The court below further found “that prior to said 1st day of September, 1882 (the date of the tender), the value of said mortgage was assessed to plaintiff in the county of Merced, for State and county taxes for the fiscal year ending June 30, 1882, but said 1st day of September, 1882, was before the tax levy of said fiscal year; that the amount of such levy, in respect to said mortgage assessed to plaintiff as aforesaid, computed according to the tax levy for the preceding year, was the sum of $113.60, and that defendant was, on said 1st day of September, 1882, entitled to retain and deduct from the amount due on the face of said note and mortgage the said sum of $113.60, upon satisfying the mortgage. The court therefore finds that the sum of $6,344.55 tendered by defendant to plaintiff on the 1st day of September, 1881, was more than plaintiff was entitled to recover upon said note and mortgage on said day.”
This view of the court below was based upon that provision of section 3627 of the Political Code, wherein it is declared that the taxes therein referred to “ shall be a lien upon the property and security, and may be paid by either party to such security; *88if paid 'by the owner of the security, the tax so levied upon the property affected thereby shall become a part of the debt so secured. If the owner of the property shall pay the tax so levied on such security, it shall constitute a payment thereon, and, to the extent of such payment, a full discharge. If any such security or indebtedness shall be paid by any such debtor or debtors after assessment and before the tax levy, the amount of such levy may likewise be retained by such debtor or debtors, and shall be computed according to the tax levy for the preceding year.”
In so far as the question of costs and counsel fees is concerned, it is not necessary to determine whether or not the views of the court below, in the respect last indicated, were correct; for, by section 2076 of the Code of Civil Procedure, it is provided that “the person to whom a tender is made must, at the time, specify any objection he may have to the money, instrument, or property, or he must be deemed to have waived it; and if the objection be to the amount of money, the terms of the instrument, or the amount or kind of property, he must specify the amount, terms, or kind which he requires, or be precluded from objecting afterwards.” This provision of the statute, applied to-the facts stated in the finding first above set out in detail, precludes the plaintiff from now saying that because the amount tendered by defendant was $38.74 less than the amount due on the note and mortgage, the tender was not good.
But in one respect the court below was in error. In addition to the findings already noticed the court found that the State and county taxes upon the mortgage assessed to plaintiff for the fiscal year ending June 30, 1882, and amounting to $113.60, were not paid by plaintiff, but became and were, prior to February 2, 1883, a lien upon the property of defendant in the mortgage described; and on the 12th day of February, 1883, the defendant paid the said taxes, with costs and charges thereon, amounting, in the aggregate, to $121.36. The court further found “that the said sum of $6,344.55, deposited in court by defendant as aforesaid, was assessed for taxes to the county treasurer of Merced County for the fiscal year ending June 30, 1883, and that the taxes thereon, amounting to the sum of $126.89, were, on the 31st day of March, 1883, paid under the *89direction of the court by said county treasurer out of said sum of $6,344.55.” The effect of the action of the court below was to make the plaintiff pay the taxes upon the mortgage, and also upon the money. This was erroneous. It was rightly held that plaintiff should not recover costs of suit or counsel fees, and should be charged with the amount of the taxes upon the mortgage, paid by defendant, but should not be charged with the taxes upon the money. Defendant is entitled to his costs of suit.

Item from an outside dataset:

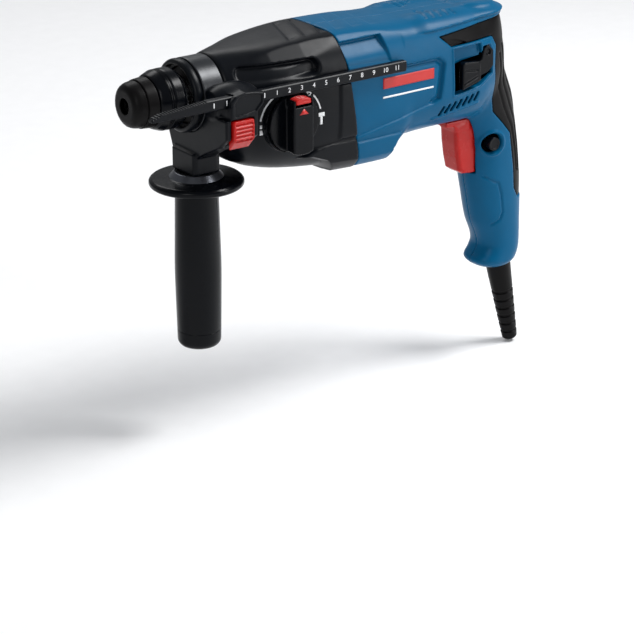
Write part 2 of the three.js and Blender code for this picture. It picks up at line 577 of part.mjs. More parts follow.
function makeSideHandle() {
  const tongue = box(SIDE_X - 5, SIDE_X + 5, -6, 6, -35, -23);
  const band = cut(join(ringX(CLAMP_X0, CLAMP_X1, NECK_R + 0.5, COLLAR_R, {}), tongue),
    cylinderX(0, 30, NECK_R + 0.5), cylinderZ(-40, -22, 3.4, SIDE_X, 0));
  piece(sideHandle, 'clamp_band', band, BLACK);

  const saddle = plateYZ([[-20, -54], [16, -54], [19, -46], [25, -22], [25, -10], [-34, 2],
    [-49.5, 2], [-49.5, -21.5], [-39.5, -31], [-30, -34], [-22, -44]], CLAMP_X0, CLAMP_X1);
  const arch = plateXZ([[CLAMP_X0, -24], [30, -24], [30, 4], [25, 10], [18, 14.2], [12, 15.2],
    [CLAMP_X0, 12]], -49.5, -32.5);
  const underWing = plateYZ([[-55, -35], [-55, -16], [-39.5, -31], [-32, -33]], 0, 40);
  const body = cut(join(saddle, arch),
    underWing,
    cylinderX(0, 40, COLLAR_R + 0.4),
    box(SIDE_X - 5.4, SIDE_X + 5.4, -6.4, 6.4, -35.6, -20),
    cylinderZ(-60, -20, 3.5, SIDE_X, 0),
    box(0, 50, ROD_Y - 2.9, ROD_Y + 2.9, ROD_Z - 4.15, ROD_Z + 4.15),
    box(9.4, 27, -60, -40, -34, -7.0));
  piece(sideHandle, 'clamp_body', body, BLACK);

  piece(sideHandle, 'side_grip', turnedZ([
    [-54.4, 3.4], [-54.4, 14], [-59.2, 19], [-59.2, 31], [GUARD_Z, 32.4], [-63.5, 32.4], [-64.8, 31],
    [-65.6, 17], [-68, 14.6], [-95, 15.4], [-125, 16.1], [-150, 15.6], [-176, 15.1], [GRIP_END, 13.6],
    [GRIP_END, 0], [-104, 0], [-104, 3.4], [-54.4, 3.4],
  ], SIDE_X, 0), RUBBER);
  piece(sideHandle, 'tie_bolt', cylinderZ(-103.6, -26, 3.05, SIDE_X, 0), STEEL);

  const bar = plateYZ([[-2.5, -3], [-1.7, -3.75], [1.7, -3.75], [2.5, -3], [2.5, 3], [1.7, 3.75],
    [-1.7, 3.75], [-2.5, 3]].map(([y, z]) => [y + ROD_Y, z + ROD_Z]), ROD_FRONT, ROD_FRONT + ROD_LENGTH);
  piece(sideHandle, 'depth_rod', bar, BLACK);
  const grooves = [...Array(5).keys()].map((i) => 9.6 + 2.6 * i)
    .map((drop) => box(8, 30, -53, -51.2, -drop - 1.2, -drop));
  const button = cut(plateYZ([[-43.6, -7.4], [-51.9, -7.4], [-51.9, -21.8], [-43.6, -29.6]], 9.8, 26.6),
    ...grooves);
  piece(sideHandle, 'depth_release_button', button, RED);
}

// ---------------------------------------------------------------- controls
function makeControls() {
  const body = plateXZ([[230.6, -62], [243, -58], [243, -99.6], [238.4, -99.6], [235.6, -97],
    [233.6, -88], [231.8, -76]], -9.6, 9.6);
  const flange = plateXZ([[221.4, -57.7], [243, -57.7], [243, -66], [231, -66], [229, -62.2],
    [221.4, -61.4]], -9.6, 9.6);
  const stem = join(box(242, 249.6, -8, 8, -97, -60), box(249, 252.2, -4, 4, -88, -74));
  piece(controls, 'trigger', join(body, flange, stem), RED);
  const module = cut(box(256.4, 278, -10.6, 10.6, -103, -63),
    box(250, 264, -4.6, 4.6, -89, -73), cylinderY(-20, -9.5, LOCK.r + 0.6, LOCK.x, LOCK.z));
  piece(housing, 'switch_module', module, BLACK);
  piece(controls, 'lock_button', turnedY([[-21.2, 0], [-21.2, 4.2], [-20.4, LOCK.r], [-14, LOCK.r],
    [-14, 0]], LOCK.x, LOCK.z, 20), BLACK);

  const arm = plateXZ([[243.6, 0], [243.6, -12.5], [238, -17], [226, -20], [226, -6], [233, -2],
    [234, 1.5], [237, 3.8], [241, 3.8]], -34, LEVER_FLOOR - 0.6);
  const paddle = plateXZ([[228, -7], [228, -20], [212, -24.6], [212, -5.5], [214, -4.4], [227, -5.4]],
    -39.4, LEVER_FLOOR - 0.6);
  const pivot = cylinderY(LEVER_FLOOR - 1.5, -22, 3, LEVER.x, LEVER.z);
  piece(controls, 'direction_lever', join(arm, paddle, pivot), BLACK);

  const { x, z, r, face, proud } = DIAL;
  const disc = turnedY([[face, 0], [face, r - 1.2], [face + 1, r], [face + 3.9, r], [face + 3.9, 0]], x, z);
  const shaft = join(cylinderY(face + 3, -28.5, 6, x, z), cylinderY(-29, -24, 1.8, x, z - 3, 12));
  const round = cylinderY(face - proud - 1, face + 1, r - 0.2, x, z, ROUND);
  const bar = box(x - 8, x + 8, face - proud, face + 0.5, z - 25, z + 25).intersect(round);
  const notch = box(x - 6.6, x + 6.6, face - proud - 1, face - 2, z + 12.2, z + 30);
  piece(controls, 'mode_dial', cut(join(disc, shaft, bar), notch), BLACK);
  const release = box(x - 6.2, x + 6.2, face - proud + 0.4, face - 2.4, z + 14.2, z + 25).intersect(round);
  piece(controls, 'mode_release_button', release, RED);
  const plate = cut(box(61.6, 92, -27.6, -25.2, -38, -12), box(x - 2.9, x + 2.9, -30, -20, z - 12, z + 8));
  piece(housing, 'shift_plate', plate, DARK_STEEL);
}

// ---------------------------------------------------------------- cable entry
function makeCableEntry() {
  const length = 68;
  const width = (d) => 9.6 - (3.9 * d) / length;
  const grooves = [...Array(6).keys()].map((i) => 24 + 7 * i)
    .flatMap((d) => [[d, width(d)], [d + 0.2, width(d) - 1], [d + 2, width(d) - 1], [d + 2.2, width(d)]]);
  piece(housing, 'cable_sleeve', cableTurned([
    [-14, 4], [-14, 11], [-10, 11], [-10, 9.8], [0, 9.8], [3, width(3)], ...grooves,
    [length - 1, width(length)], [length, width(length) - 0.8], [length, 4], [-14, 4],
  ]), RUBBER);
  const saddle = cut(box(270, 287, -9, 9, -160.5, -154), cylinderZ(-170, -140, 4.4, 277, 0));
  piece(housing, 'cable_clamp', saddle, BLACK);
}

makeHousing();
makeBearings();
makeMotor();
makeCountershaft();
makeHammer();
makeSideHandle();
makeControls();
makeCableEntry();

export default hammer;
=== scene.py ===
import math

import bmesh
import bpy
import numpy as np
from mathutils import Matrix, Vector


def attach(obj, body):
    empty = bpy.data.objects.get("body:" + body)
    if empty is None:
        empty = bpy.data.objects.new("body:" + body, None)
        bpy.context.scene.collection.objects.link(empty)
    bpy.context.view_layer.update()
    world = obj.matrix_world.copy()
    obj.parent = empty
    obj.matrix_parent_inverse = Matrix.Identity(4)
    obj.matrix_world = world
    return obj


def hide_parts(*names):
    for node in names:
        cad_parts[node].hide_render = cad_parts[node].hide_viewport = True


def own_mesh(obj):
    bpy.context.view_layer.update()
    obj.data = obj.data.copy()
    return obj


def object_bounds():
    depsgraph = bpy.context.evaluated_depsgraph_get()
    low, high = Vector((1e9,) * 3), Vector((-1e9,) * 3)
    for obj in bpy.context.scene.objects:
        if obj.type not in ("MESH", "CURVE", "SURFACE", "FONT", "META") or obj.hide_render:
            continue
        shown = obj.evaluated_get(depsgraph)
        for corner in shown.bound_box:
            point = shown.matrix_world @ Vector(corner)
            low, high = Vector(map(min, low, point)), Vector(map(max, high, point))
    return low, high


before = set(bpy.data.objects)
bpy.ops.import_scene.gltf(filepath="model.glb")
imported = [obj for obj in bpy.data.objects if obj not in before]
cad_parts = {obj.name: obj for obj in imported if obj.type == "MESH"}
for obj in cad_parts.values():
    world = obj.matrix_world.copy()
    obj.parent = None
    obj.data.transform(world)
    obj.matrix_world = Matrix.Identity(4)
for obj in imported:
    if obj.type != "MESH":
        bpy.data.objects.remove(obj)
cad_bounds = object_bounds()
MM = 0.001


# ---------- camera, floor, light
# Metres and degrees. The view was estimated from the photograph, then fitted with no shift.
CAMERA_PLACE = (-0.84843, -1.32967, 0.47819)
CAMERA_DOWN, CAMERA_ROUND = 22.013, 35.896
LENS, SENSOR = 140.23, 36.0
FLOOR_GAP, FLOOR_REACH = 0.0015, 6.0
LIGHT_AIM = (0.12, 0.0, -0.05)


def make_camera():
    """The photograph's camera."""
    data = bpy.data.cameras.new("camera")
    data.lens = LENS
    data.sensor_width = SENSOR
    data.clip_start = 0.05
    data.clip_end = 50.0
    camera = bpy.data.objects.new("camera", data)
    camera.location = CAMERA_PLACE
    camera.rotation_euler = (math.radians(90 - CAMERA_DOWN), 0.0, math.radians(-CAMERA_ROUND))
    bpy.context.scene.collection.objects.link(camera)
    bpy.context.scene.camera = camera


def area_light(name, towards, distance, size, power):
    """A soft box seen from the object in the given direction."""
    data = bpy.data.lights.new(name, "AREA")
    data.shape = "RECTANGLE"
    data.size, data.size_y = size
    data.energy = power
    light = bpy.data.objects.new(name, data)
    way = Vector(towards).normalized()
    light.location = Vector(LIGHT_AIM) + way * distance
    light.rotation_euler = (-way).to_track_quat("-Z", "Y").to_euler()
    bpy.context.scene.collection.objects.link(light)


def make_studio():
    """White floor, four soft lights and a pale surrounding."""
    floor_z = cad_bounds[0][2] - FLOOR_GAP
    mesh = bpy.data.meshes.new("floor")
    mesh.from_pydata([(x * FLOOR_REACH, y * FLOOR_REACH, floor_z)
                      for x, y in ((-1, -1), (1, -1), (1, 1), (-1, 1))], [], [(0, 1, 2, 3)])
    floor = bpy.data.objects.new("floor", mesh)
    bpy.context.scene.collection.objects.link(floor)
    floor.data.materials.append(make_material("floor_paint", (0.93, 0.93, 0.935), 0.75,
                                              grain=0.002, grain_scale=900, tone=0.01))
    area_light("overhead", (0.55, -0.28, 0.8), 1.6, (0.7, 0.55), 26)
    area_light("front_right", (0.62, -0.8, 0.16), 1.7, (0.22, 1.2), 9)
    area_light("front_left", (-0.9, -0.55, 0.5), 1.8, (0.5, 0.9), 5)
    area_light("back", (0.1, 1.0, 0.9), 1.8, (1.4, 0.6), 9)
    world = bpy.data.worlds.new("studio")
    world.use_nodes = True
    world.node_tree.nodes["Background"].inputs["Color"].default_value = (0.93, 0.96, 1.0, 1)
    world.node_tree.nodes["Background"].inputs["Strength"].default_value = 0.30
    bpy.context.scene.world = world
    bpy.context.scene.view_settings.view_transform = "Standard"


# ---------- materials
TONE_SCALE = 60
GLOSS_SCALE = TONE_SCALE * 2.7
GLOSS_SPREAD = 0.06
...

Cause remanded, with direction to the court below to modify the j udgment so as to accord with these views. Motion to dismiss appeal will stand denied.
Morrison, C. J., Myrick, J., McKinstry, J., and Sharpstein, J., concurred.
On the 17th of June, 1885, the following modification was made: —
The Court. It appearing to our satisfaction that the assessments upon the mortgage, and the money deposited for its satisfaction in the county treasurer’s office, were not for one and the same year, but for different years, the judgment of this court is hereby modified by striking out so much of it as directs a modification of the judgment of the court below; and said last named judgment is affirmed.